MR. BUCHANAN: No, I think the atmospherics -- I think Tony's right. The atmospherics will improve. The relations will improve. But in substance, Putin will stand by Kosovo and he will denounce that anti-missile system.

MR. O'DONNELL: This is just standard relationship maintenance. There's not any big announcement that's going to come out of this meeting.

MR. MCLAUGHLIN: Predictions. Pat. MR. BUCHANAN: Amnesty's dead, John. And the pope restores the Latin mass. It doesn't get any better than that. It happens this month.

MR. MCLAUGHLIN: Is that a surprise that Benedict XVI did that? No surprise to you.

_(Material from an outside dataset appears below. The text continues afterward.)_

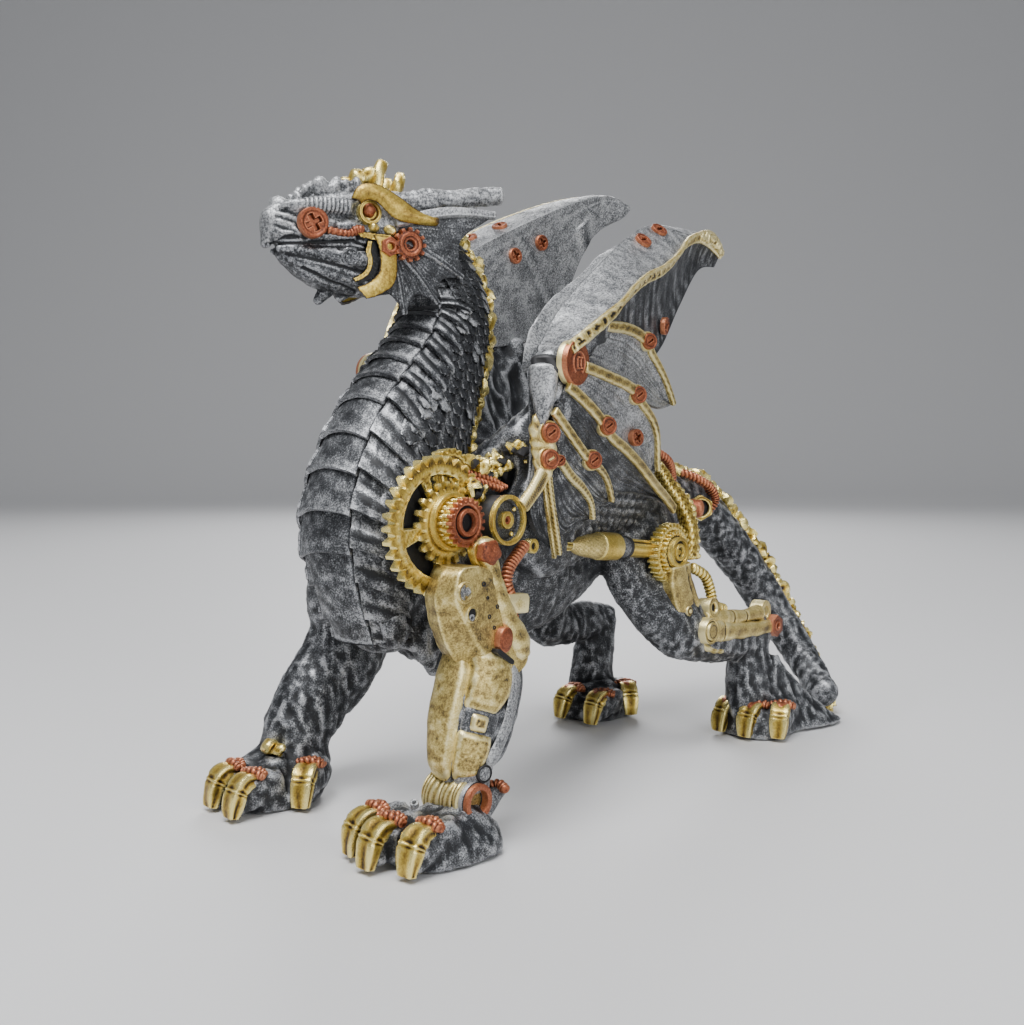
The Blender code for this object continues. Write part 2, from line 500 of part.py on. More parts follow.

MR. BUCHANAN: It's coming. It hasn't happened yet.

MR. MCLAUGHLIN: I know. But is it any surprise that he's doing that? No.

MS. CLIFT: The Supreme Court overturning an element of campaign finance reform -- you won't want to watch television around November '08, all the negative ads.

MR. BLANKLEY: As I mentioned earlier, I think President Bush will support a border-security-only bill, and it will pass.

MR. MCLAUGHLIN: You've got about five seconds.

MR. O'DONNELL: Congress will not pass the so-called Blackstone tax.

MR. MCLAUGHLIN: Out of time. Bye-bye.